**What to do**
Copy out every line containing the word "joints".

:::

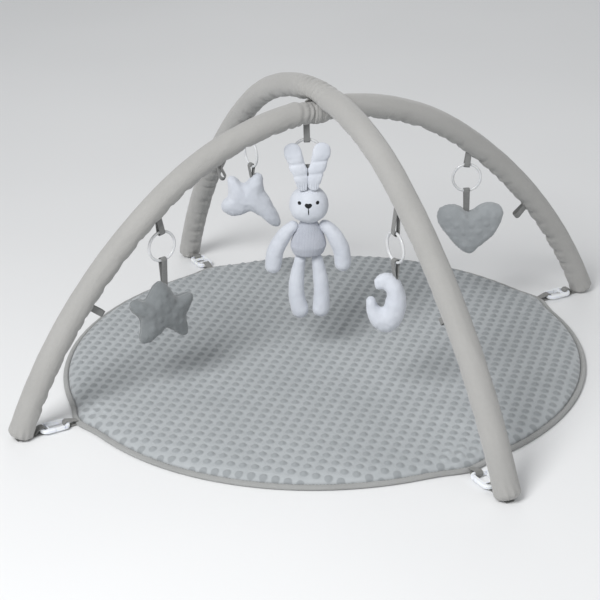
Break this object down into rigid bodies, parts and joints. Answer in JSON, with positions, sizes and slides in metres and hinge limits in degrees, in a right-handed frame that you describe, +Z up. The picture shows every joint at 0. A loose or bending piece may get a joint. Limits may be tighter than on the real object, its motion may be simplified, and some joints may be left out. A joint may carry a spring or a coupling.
{
  "type": "activity play gym",
  "caption": "Round padded play mat with crossing padded arches hooked to its edge, from which soft plush toys hang on rings for a baby to reach.",
  "frame": {"origin": "on the floor under the middle of the mat", "axes": "+Z up; +X along the lower arch towards its right foot; -Y towards the upper arch's front foot"},
  "size_m": [1.0778, 1.078, 0.4722],
  "materials": {
    "base_cloth": "plain woven polyester",
    "wadding": "loose polyester wadding",
    "dot_plush": "short plush with raised dots",
    "binding_tape": "folded bias tape, stitched",
    "grey_webbing": "ribbed woven tape",
    "toy_webbing": "ribbed woven tape",
    "sleeve_cloth": "smooth woven cloth, matt",
    "tube_foam": "soft foam",
    "joiner_metal": "drawn tube",
    "cap_rubber": "moulded, matt",
    "rod_plastic": "extruded rod",
    "hook_plastic": "moulded, semi-gloss",
    "ring_plastic": "moulded, glossy",
    "dark_grey_plush": "short velvety plush",
    "grey_plush": "short velvety plush",
    "white_plush": "short velvety plush",
    "dark_thread": "satin stitch embroidery",
    "white_knit": "ribbed knit plush"
  },
  "bodies": {
    "mat": {"mat_base_cloth": "base_cloth", "mat_padding": "wadding", "mat_plush_top": "dot_plush", "mat_edge_binding": "binding_tape", "mat_tabs": "grey_webbing"},
    "upper_arch": {"upper_sleeve": "sleeve_cloth", "upper_foam": "tube_foam", "upper_rod_back": "rod_plastic", "upper_rod_front": "rod_plastic", "upper_rod_joiner": "joiner_metal", "upper_rod_end_caps": "cap_rubber", "upper_foot_straps": "grey_webbing", "upper_toy_loops": "grey_webbing", "crossing_band": "sleeve_cloth"},
    "lower_arch": {"lower_sleeve": "sleeve_cloth", "lower_foam": "tube_foam", "lower_rod_left": "rod_plastic", "lower_rod_right": "rod_plastic", "lower_rod_joiner": "joiner_metal", "lower_rod_end_caps": "cap_rubber", "lower_foot_straps": "grey_webbing", "lower_toy_loops": "grey_webbing"},
    "hook_left": {"hook_left": "hook_plastic"},
    "hook_gate_left": {"hook_gate_left": "hook_plastic"},
    "hook_right": {"hook_right": "hook_plastic"},
    "hook_gate_right": {"hook_gate_right": "hook_plastic"},
    "hook_front": {"hook_front": "hook_plastic"},
    "hook_gate_front": {"hook_gate_front": "hook_plastic"},
    "hook_back": {"hook_back": "hook_plastic"},
    "hook_gate_back": {"hook_gate_back": "hook_plastic"},
    "star_ring": {"star_ring": "ring_plastic"},
    "star_toy": {"star_strap": "toy_webbing", "star_plush": "dark_grey_plush", "star_stuffing": "wadding"},
    "heart_ring": {"heart_ring": "ring_plastic"},
    "heart_toy": {"heart_strap": "toy_webbing", "heart_plush": "grey_plush", "heart_stuffing": "wadding"},
    "rabbit_ring": {"rabbit_ring": "ring_plastic"},
    "rabbit_toy": {"rabbit_strap": "toy_webbing", "rabbit_head": "white_knit", "rabbit_body": "white_knit", "rabbit_stuffing": "wadding", "rabbit_eyes": "dark_thread", "rabbit_nose_and_mouth": "dark_thread"},
    "white_star_ring": {"white_star_ring": "ring_plastic"},
    "white_star_toy": {"white_star_strap": "toy_webbing", "white_star_plush": "white_plush", "white_star_stuffing": "wadding"},
    "moon_ring": {"moon_ring": "ring_plastic"},
    "moon_toy": {"moon_strap": "toy_webbing", "moon_plush": "white_plush", "moon_stuffing": "wadding"},
    "rabbit_arm_left": {"rabbit_arm_left": "white_knit"},
    "rabbit_leg_left": {"rabbit_leg_left": "white_knit"},
    "rabbit_ear_left": {"rabbit_ear_left": "white_knit"},
    "rabbit_arm_right": {"rabbit_arm_right": "white_knit"},
    "rabbit_leg_right": {"rabbit_leg_right": "white_knit"},
    "rabbit_ear_right": {"rabbit_ear_right": "white_knit"}
  },
  "joints": [
    {"name": "arches_lift_off", "type": "slide", "parent": "mat", "child": "upper_arch", "axis": [0, 0, 1], "range_m": [0, 0.25], "deforming": ["mat_tabs"]},
    {"name": "arch_fold", "type": "hinge", "parent": "upper_arch", "child": "lower_arch", "pos_m": [0, 0, 0.44], "axis": [0, 0, 1], "range_deg": [-45, 45], "deforming": ["crossing_band"]},
    {"name": "hook_left_tilt", "type": "hinge", "parent": "lower_arch", "child": "hook_left", "pos_m": [-0.49, 0, 0.0061], "axis": [0, -1, 0], "range_deg": [0, 60]},
    {"name": "hook_gate_left_open", "type": "hinge", "parent": "hook_left", "child": "hook_gate_left", "pos_m": [-0.4695, -0.012, 0.0061], "axis": [0, 0, 1], "range_deg": [0, 22], "stiffness_Nm_per_rad": 0.02, "springref_deg": -2.86},
    {"name": "hook_right_tilt", "type": "hinge", "parent": "lower_arch", "child": "hook_right", "pos_m": [0.49, 0, 0.0061], "axis": [0, 1, 0], "range_deg": [0, 60]},
    {"name": "hook_gate_right_open", "type": "hinge", "parent": "hook_right", "child": "hook_gate_right", "pos_m": [0.4695, 0.012, 0.0061], "axis": [0, 0, 1], "range_deg": [0, 22], "stiffness_Nm_per_rad": 0.02, "springref_deg": -2.86},
    {"name": "hook_front_tilt", "type": "hinge", "parent": "upper_arch", "child": "hook_front", "pos_m": [0, -0.49, 0.0061], "axis": [1, 0, 0], "range_deg": [0, 60]},
    {"name": "hook_gate_front_open", "type": "hinge", "parent": "hook_front", "child": "hook_gate_front", "pos_m": [0.012, -0.4695, 0.0061], "axis": [0, 0, 1], "range_deg": [0, 22], "stiffness_Nm_per_rad": 0.02, "springref_deg": -2.86},
    {"name": "hook_back_tilt", "type": "hinge", "parent": "upper_arch", "child": "hook_back", "pos_m": [0, 0.49, 0.0061], "axis": [-1, 0, 0], "range_deg": [0, 60]},
    {"name": "hook_gate_back_open", "type": "hinge", "parent": "hook_back", "child": "hook_gate_back", "pos_m": [-0.012, 0.4695, 0.0061], "axis": [0, 0, 1], "range_deg": [0, 22], "stiffness_Nm_per_rad": 0.02, "springref_deg": -2.86},
    {"name": "star_ring_swing", "type": "hinge", "parent": "lower_arch", "child": "star_ring", "pos_m": [-0.273, 0, 0.282], "axis": [-0.9848, -0.1736, 0], "range_deg": [-45, 45]},
    {"name": "star_toy_swing", "type": "hinge", "parent": "star_ring", "child": "star_toy", "pos_m": [-0.273, 0, 0.236], "axis": [-0.9848, -0.1736, 0], "range_deg": [-45, 45]},
    {"name": "heart_ring_swing", "type": "hinge", "parent": "lower_arch", "child": "heart_ring", "pos_m": [0.2765, 0, 0.2835], "axis": [0.9063, -0.4226, 0], "range_deg": [-45, 45]},
    {"name": "heart_toy_swing", "type": "hinge", "parent": "heart_ring", "child": "heart_toy", "pos_m": [0.2765, 0, 0.2375], "axis": [0.9063, -0.4226, 0], "range_deg": [-45, 45]},
    {"name": "rabbit_ring_swing", "type": "hinge", "parent": "lower_arch", "child": "rabbit_ring", "pos_m": [-0.02, 0, 0.3815], "axis": [0.8854, -0.4648, 0], "range_deg": [-35, 35]},
    {"name": "rabbit_toy_swing", "type": "hinge", "parent": "rabbit_ring", "child": "rabbit_toy", "pos_m": [-0.02, 0, 0.3355], "axis": [0.8854, -0.4648, 0], "range_deg": [-5, 45]},
    {"name": "white_star_ring_swing", "type": "hinge", "parent": "upper_arch", "child": "white_star_ring", "pos_m": [0, 0.24, 0.309], "axis": [0, 1, 0], "range_deg": [-45, 45]},
    {"name": "white_star_toy_swing", "type": "hinge", "parent": "white_star_ring", "child": "white_star_toy", "pos_m": [0, 0.24, 0.263], "axis": [0, 1, 0], "range_deg": [-45, 45]},
    {"name": "moon_ring_swing", "type": "hinge", "parent": "upper_arch", "child": "moon_ring", "pos_m": [0, -0.228, 0.299], "axis": [0, -1, 0], "range_deg": [-45, 45]},
    {"name": "moon_toy_swing", "type": "hinge", "parent": "moon_ring", "child": "moon_toy", "pos_m": [0, -0.228, 0.253], "axis": [0, -1, 0], "range_deg": [-45, 45]},
    {"name": "rabbit_arm_left_raise", "type": "hinge", "parent": "rabbit_toy", "child": "rabbit_arm_left", "pos_m": [-0.04922, 0.01534, 0.231], "axis": [0.4648, 0.8854, 0], "range_deg": [-8, 70], "stiffness_Nm_per_rad": 0.03},
    {"name": "rabbit_leg_left_swing", "type": "hinge", "parent": "rabbit_toy", "child": "rabbit_leg_left", "pos_m": [-0.0324, 0.00651, 0.176], "axis": [-0.8854, 0.4648, 0], "range_deg": [-20, 60]},
    {"name": "rabbit_ear_left_flop", "type": "hinge", "parent": "rabbit_toy", "child": "rabbit_ear_left", "pos_m": [-0.03827, -0.00791, 0.308], "axis": [0.8854, -0.4648, 0], "range_deg": [-2, 60], "stiffness_Nm_per_rad": 0.03},
    {"name": "rabbit_arm_right_raise", "type": "hinge", "parent": "rabbit_toy", "child": "rabbit_arm_right", "pos_m": [0.00922, -0.01534, 0.231], "axis": [-0.4648, -0.8854, 0], "range_deg": [-8, 70], "stiffness_Nm_per_rad": 0.03},
    {"name": "rabbit_leg_right_swing", "type": "hinge", "parent": "rabbit_toy", "child": "rabbit_leg_right", "pos_m": [-0.00628, -0.0072, 0.176], "axis": [-0.8854, 0.4648, 0], "range_deg": [-20, 60]},
    {"name": "rabbit_ear_right_flop", "type": "hinge", "parent": "rabbit_toy", "child": "rabbit_ear_right", "pos_m": [-0.01614, -0.01953, 0.308], "axis": [0.8854, -0.4648, 0], "range_deg": [-2, 60], "stiffness_Nm_per_rad": 0.03}
  ]
}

:::

**Exercise answer**
Break this object down into rigid bodies, parts and joints. Answer in JSON, with positions, sizes and slides in metres and hinge limits in degrees, in a right-handed frame that you describe, +Z up. The picture shows every joint at 0. A loose or bending piece may get a joint. Limits may be tighter than on the real object, its motion may be simplified, and some joints may be left out. A joint may carry a spring or a coupling.
  "joints": [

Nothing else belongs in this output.